Ох, сколько раз французскому посланнику помянут впоследствии эту непростительную скупость!.. Из-за нее переворот в России не стал делом рук Франции, и безвозвратно было утрачено французское влияние на Елисавет.
Но пока что в столь далекое будущее никто не заглядывал: до него надо было еще дожить! Вернее, добиться его.
Было одиннадцать вечера. Из казарм вернулся Грюнштейн и сообщил, что гвардейцы готовы действовать, осечки не будет. Лесток послал своих людей к Остерману и Миниху: разузнать, нет ли там тревоги. Но все было тихо, а в окнах Зимнего дворца темно. Правительница спокойно спала.
Елисавет получала эти известия, стоя на коленях перед иконой Богородицы. Было страшно… может статься, завтра на ее остриженную голову уже напялят клобук? Или взметнется над ней топор палача?
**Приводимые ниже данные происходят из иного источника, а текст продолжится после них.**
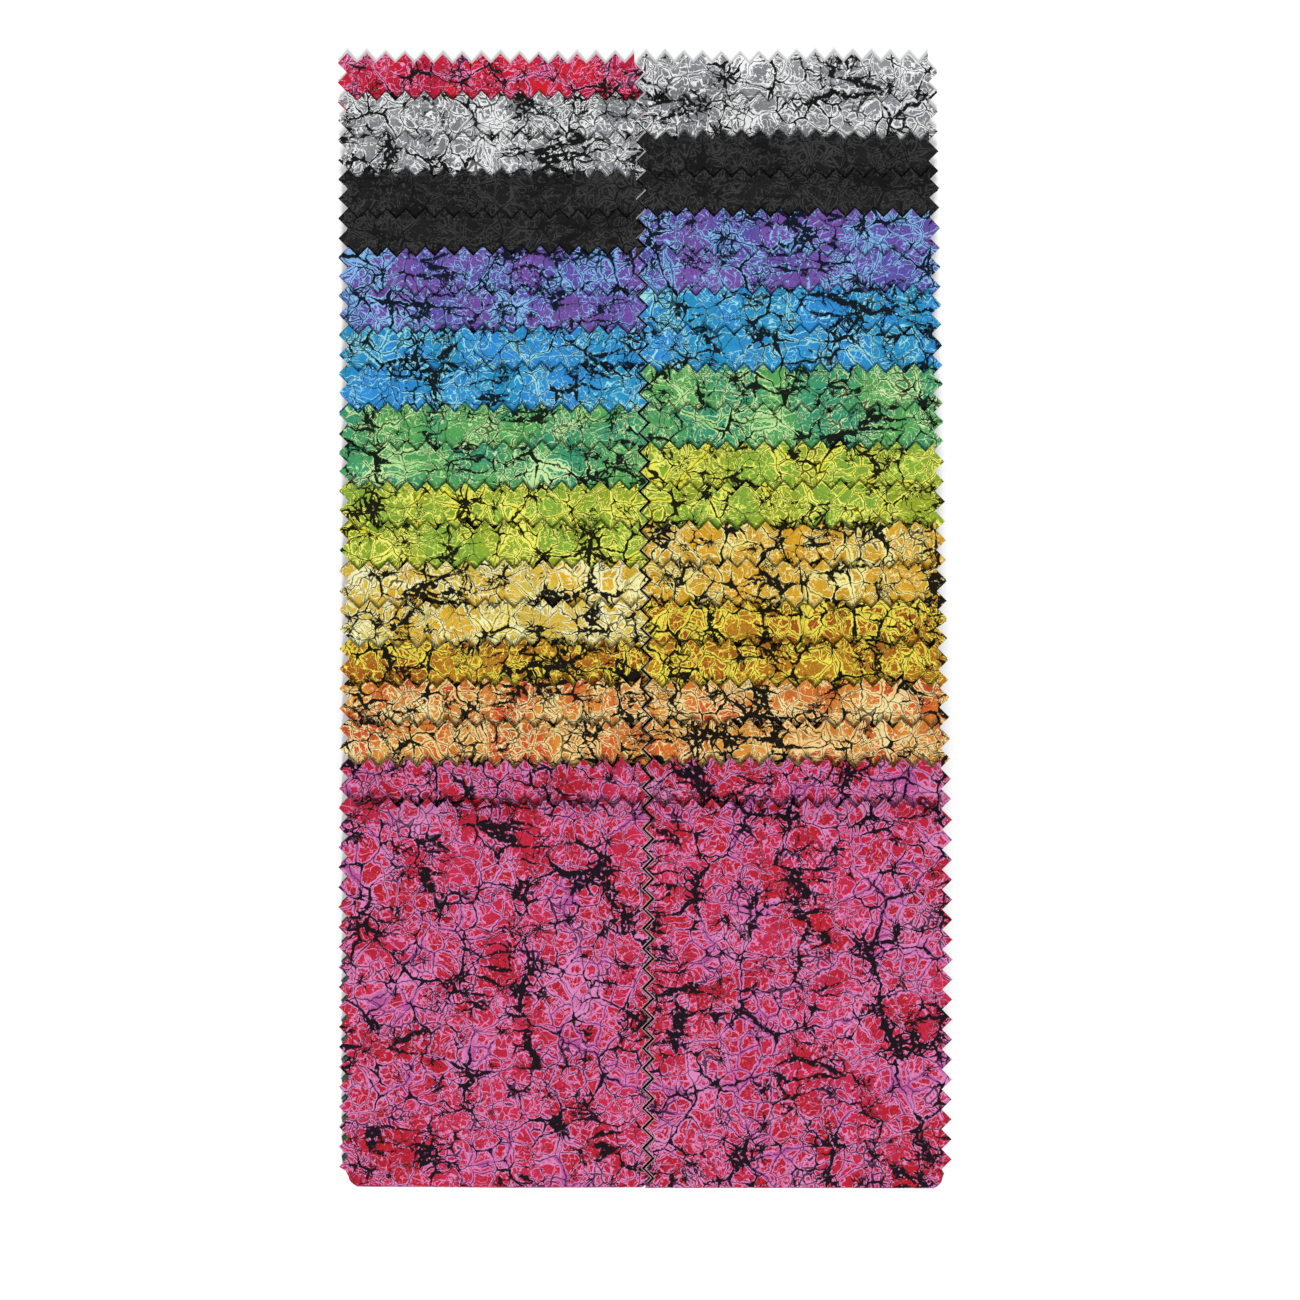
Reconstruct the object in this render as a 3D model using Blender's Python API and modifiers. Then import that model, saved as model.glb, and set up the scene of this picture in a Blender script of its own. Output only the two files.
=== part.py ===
"""Forty pinked strips of quilting cotton, folded flat and fanned in two columns.

Every strip is 2.5 by 42 inches. It is folded back and forth into a flat packet: the near
folds of a column lie on one line, and the pinked far ends stand one step apart, so that
each print shows. The length is along Y, the width along X, and the pack lies on Z = 0.
"""

import bmesh
import bpy

# The cut strip, in metres. Those on the right are cut a little narrower
INCH = 0.0254
LEFT_WIDTH = 2.5 * INCH
RIGHT_WIDTH = LEFT_WIDTH - 0.0011
STRIP_LENGTH = 42 * INCH
CLOTH = 0.00020

# Pinked teeth: along the sides, and across the visible end
TOOTH_PITCH = 0.00405
TOOTH_DEPTH = TOOTH_PITCH / 2
END_TEETH = 15.5

# The fan: each strip is two teeth shorter than the one it lies on
STRIPS_IN_COLUMN = 20
FRONT_TEETH = 19.5
STEP_TEETH = 2

# How a packet is folded
PLY_GAP = 0.00002
PLY_PITCH = CLOTH + PLY_GAP
FOLD_SHORT = 0.0045
TUCK_CLEARANCE = 0.002
PACKET_GAP = 0.0003

# How the columns lie: with their teeth in each other, each strip a little to the right
SEAM_GAP = 0.00048
STRIP_DRIFT = 0.000088

# Half teeth that are cut on a strip which the next one covers
COVERED_HALF_TEETH = 2 * STEP_TEETH + 1

CLOTH_ROUGHNESS = 0.85

# Linear colours of the printed cloths
PRINT_COLOURS = {
    "red": (0.58, 0.030, 0.085),
    "grey": (0.38, 0.39, 0.40),
    "black": (0.016, 0.016, 0.016),
    "purple": (0.145, 0.105, 0.36),
    "blue": (0.055, 0.26, 0.56),
    "green": (0.080, 0.30, 0.11),
    "lime": (0.32, 0.38, 0.045),
    "yellow": (0.58, 0.43, 0.105),
    "gold": (0.53, 0.33, 0.055),
    "amber": (0.40, 0.20, 0.022),
    "orange": (0.62, 0.22, 0.070),
    "pink": (0.45, 0.060, 0.145),
}

# Each column's prints from the lowest strip up, and how many strips have each
LEFT_PRINTS = {
    "red": 1,
    "grey": 2,
    "black": 2,
    "purple": 2,
    "blue": 2,
    "green": 2,
    "lime": 2,
    "yellow": 2,
    "amber": 1,
    "orange": 2,
    "pink": 2,
}
RIGHT_PRINTS = {
    "grey": 2,
    "black": 2,
    "purple": 2,
    "blue": 2,
    "green": 2,
    "lime": 2,
    "gold": 2,
    "amber": 2,
    "orange": 2,
    "pink": 2,
}


def clear_scene():
    """Removes what the startup file holds."""
    for obj in list(bpy.data.objects):
        bpy.data.objects.remove(obj)


def cloth_material(name, colour):
    """A matt cotton in one colour."""
    material = bpy.data.materials.new(name)
    material.use_nodes = True
    shader = material.node_tree.nodes["Principled BSDF"]
    shader.inputs["Base Color"].default_value = (*colour, 1.0)
    shader.inputs["Roughness"].default_value = CLOTH_ROUGHNESS
    shader.inputs["Metallic"].default_value = 0.0
    return material


def visible_length(place):
    """Length of the top ply of the strip at this place, counted from the lowest."""
    teeth = FRONT_TEETH + STEP_TEETH * (STRIPS_IN_COLUMN - 1 - place)
    return teeth * TOOTH_PITCH


def ply_levels(plies):
    """Level of each run of the folded strip, from its visible run on.

    The last run, which ends in the hidden cut end, is tucked in above the lowest one.
    """
    return list(range(plies - 1, 1, -1)) + [0, 1]


def fold_points(length, plies):
    """Corner points (y, z) of the strip's middle line, from the visible end on."""
    near = CLOTH / 2
    far = length - FOLD_SHORT
    points = [(length, CLOTH / 2 + (plies - 1) * PLY_PITCH)]
    for run, level in enumerate(ply_levels(plies)):
        height = CLOTH / 2 + level * PLY_PITCH
        start, end = (far, near) if run % 2 == 0 else (near, far)
        if run > 0:
            points.append((start, height))
        points.append((end, height))
    return points


def line_length(points):
    """Length along a line of (y, z) points, whose pieces are level or upright."""
    pairs = zip(points, points[1:])
    return sum(abs(b[0] - a[0]) + abs(b[1] - a[1]) for a, b in pairs)


def folded_line(length):
    """(plies, corner points) of a whole strip in a packet of this length."""
    plies = 3
    while line_length(fold_points(length, plies)) - TUCK_CLEARANCE < STRIP_LENGTH:
        plies += 1
    points = fold_points(length, plies)
    spare = line_length(points) - STRIP_LENGTH
    start, end = points[-2][0], points[-1][0]
    direction = 1 if end > start else -1
    points[-1] = (end - direction * spare, points[-1][1])
    return plies, points


def side_edges(half_tooth, width):
    """(left, right) of a pinked row: both sides are cut in one zigzag."""
    shift = TOOTH_DEPTH if half_tooth % 2 == 0 else 0.0
    return -width / 2 + shift, width / 2 - TOOTH_DEPTH + shift


def plain_edges(width):
    """(left, right) of a row that other cloth covers, along the bottoms of the teeth."""
    return -width / 2 + TOOTH_DEPTH, width / 2 - TOOTH_DEPTH


def pinked_end(width):
    """Points (x, distance from the end) of the zigzag across the visible end."""
    half_pitch = (width - TOOTH_DEPTH) / END_TEETH / 2
    left = side_edges(0, width)[0]
    half_teeth = int(2 * END_TEETH) - 1
    points = []
    for index in range(half_teeth + 1):
        depth = TOOTH_DEPTH if index % 2 else 0.0
        points.append((left + index * half_pitch, depth))
    last = points[-1][0]
    points.append((last + half_pitch / 2, half_pitch / 2))
    return points


def strip_mesh(name, length, width, toothed):
    """The folded strip as an open surface, and its number of plies."""
    plies, corners = folded_line(length)
    top = corners[0][1]
    half_pitch = TOOTH_PITCH / 2
    rows = []
    for half_tooth in range(1, toothed + 1):
        left, right = side_edges(half_tooth, width)
        rows.append((left, right, length - half_tooth * half_pitch, top))
    left, right = plain_edges(width)
    rows.append((left, right, length - (toothed + 1) * half_pitch, top))
    if rows[-1][2] <= CLOTH:
        rows.pop()
    for y, z in corners[1:]:
        rows.append((left, right, y, z))

    shape = bmesh.new()
    pairs = [
        (shape.verts.new((a, y, z)), shape.verts.new((b, y, z))) for a, b, y, z in rows
    ]
    end = [shape.verts.new((x, length - depth, top)) for x, depth in pinked_end(width)]
    shape.faces.new([pairs[0][0], pairs[0][1], *reversed(end)])
    for (a, b), (c, d) in zip(pairs, pairs[1:]):
        shape.faces.new((a, c, d, b))
    mesh = bpy.data.meshes.new(name)
    shape.to_mesh(mesh)
    shape.free()
    return mesh, plies


def add_thickness(obj):
    """Gives the open surface the thickness of the cloth, half to each side."""
    wall = obj.modifiers.new("cloth", "SOLIDIFY")
    wall.thickness = CLOTH
    wall.offset = 0.0
    wall.use_even_offset = True


def add_column(name, prints, width, left, materials, collection, parent):
    """Stacks one column of strips, the lowest with its left edge at x = left."""
    x = left + width / 2
    height = 0.0
    colours = [colour for colour, strips in prints.items() for _ in range(strips)]
    for place, colour in enumerate(colours):
        is_front = place == STRIPS_IN_COLUMN - 1
        toothed = int(2 * FRONT_TEETH) - 1 if is_front else COVERED_HALF_TEETH
        node = f"{name}_strip_{place + 1:02d}"
        mesh, plies = strip_mesh(node, visible_length(place), width, toothed)
        mesh.materials.append(materials[colour])
        obj = bpy.data.objects.new(node, mesh)
        obj.location = (x + place * STRIP_DRIFT, 0.0, height)
        obj.parent = parent
        collection.objects.link(obj)
        add_thickness(obj)
        height += plies * PLY_PITCH - PLY_GAP + PACKET_GAP


def centre_pack(parent, collection):
    """Moves the pack so that the middle of its footprint stands on the origin."""
    bpy.context.view_layer.update()
    graph = bpy.context.evaluated_depsgraph_get()
    corners = []
    for obj in collection.objects:
        if obj.type == "MESH":
            solid = obj.evaluated_get(graph).to_mesh()
            corners += [obj.matrix_world @ vertex.co for vertex in solid.vertices]
    for axis in (0, 1):
        values = [corner[axis] for corner in corners]
        parent.location[axis] = -(min(values) + max(values)) / 2


def main():
    """Builds the two columns."""
    clear_scene()
    collection = bpy.data.collections.new("fabric_strip_pack")
    bpy.context.scene.collection.children.link(collection)
    pack = bpy.data.objects.new("pack", None)
    collection.objects.link(pack)
    materials = {
        name: cloth_material(name + "_print", colour)
        for name, colour in PRINT_COLOURS.items()
    }
    seam = LEFT_WIDTH - TOOTH_DEPTH + SEAM_GAP
    layout = (materials, collection, pack)
    add_column("left", LEFT_PRINTS, LEFT_WIDTH, 0.0, *layout)
    add_column("right", RIGHT_PRINTS, RIGHT_WIDTH, seam, *layout)
    centre_pack(pack, collection)


main()
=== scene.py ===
"""Looks of a fanned pack of pinked fabric strips: printed cotton, folded flat in two columns.

Every strip is cut flat with its pinked edges, then folded back and forth along a fold line
by Geometry Nodes, so that its print runs round each fold as it does on the real cloth.
"""

from __future__ import annotations

import logging
from dataclasses import dataclass, field
from enum import Enum
from typing import Any, Mapping

import bpy
import numpy as np
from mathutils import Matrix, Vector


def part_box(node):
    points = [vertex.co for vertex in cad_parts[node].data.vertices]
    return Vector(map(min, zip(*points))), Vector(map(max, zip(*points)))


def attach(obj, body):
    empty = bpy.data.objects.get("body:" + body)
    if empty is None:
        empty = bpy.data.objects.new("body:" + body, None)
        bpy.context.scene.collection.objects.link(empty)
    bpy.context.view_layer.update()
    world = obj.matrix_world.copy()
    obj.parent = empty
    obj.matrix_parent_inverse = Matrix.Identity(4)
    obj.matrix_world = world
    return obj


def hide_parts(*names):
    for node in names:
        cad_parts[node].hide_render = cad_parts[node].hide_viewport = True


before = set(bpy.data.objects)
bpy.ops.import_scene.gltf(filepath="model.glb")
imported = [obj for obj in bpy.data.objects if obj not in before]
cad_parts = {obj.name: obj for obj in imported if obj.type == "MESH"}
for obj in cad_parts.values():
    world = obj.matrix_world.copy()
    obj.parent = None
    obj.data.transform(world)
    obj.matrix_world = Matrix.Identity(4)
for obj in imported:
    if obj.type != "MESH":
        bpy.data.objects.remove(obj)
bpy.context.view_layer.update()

LOG = logging.getLogger("strips")

MM = 0.001
UV_NAME = "cloth"
REVERSE = "reverse"

# The cut strip and how it is folded, as in the CAD
STRIP_LENGTH = 1.0668
PLY_PITCH = 0.22 * MM
TOOTH_PITCH = 4.05 * MM
HALF_TOOTH = TOOTH_PITCH / 2
TOOTH_DEPTH = TOOTH_PITCH / 2
END_TEETH = 15.5
STRIPS_IN_COLUMN = 20

# Where the random draws of each column start
LEFT_SEED = 100
RIGHT_SEED = 200

# A screen's values in light: straight up to a small value, then a power
STRAIGHT_TO = 0.04045
STRAIGHT_SLOPE = 12.92
POWER_OFFSET = 0.055
POWER = 2.4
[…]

— Помоги, матушка Пресвятая Богородица! — зашептала она, стискивая руки. — Клянусь, что никого на смерть не пошлю, никого по моей воле не казнят, когда взойду на батюшкин трон. Помоги…
Она и сама не вполне понимала, что говорит, а Лестоку, который стоял за ее спиной, вообще показалось, что она бредит. Времени торговаться с вышними силами уже не было! Он поднял Елисавет с колен, надел ей на шею орден Святой Екатерины, учрежденный в честь ее матери, сунул в руки серебряный крест — повлек вон из дому.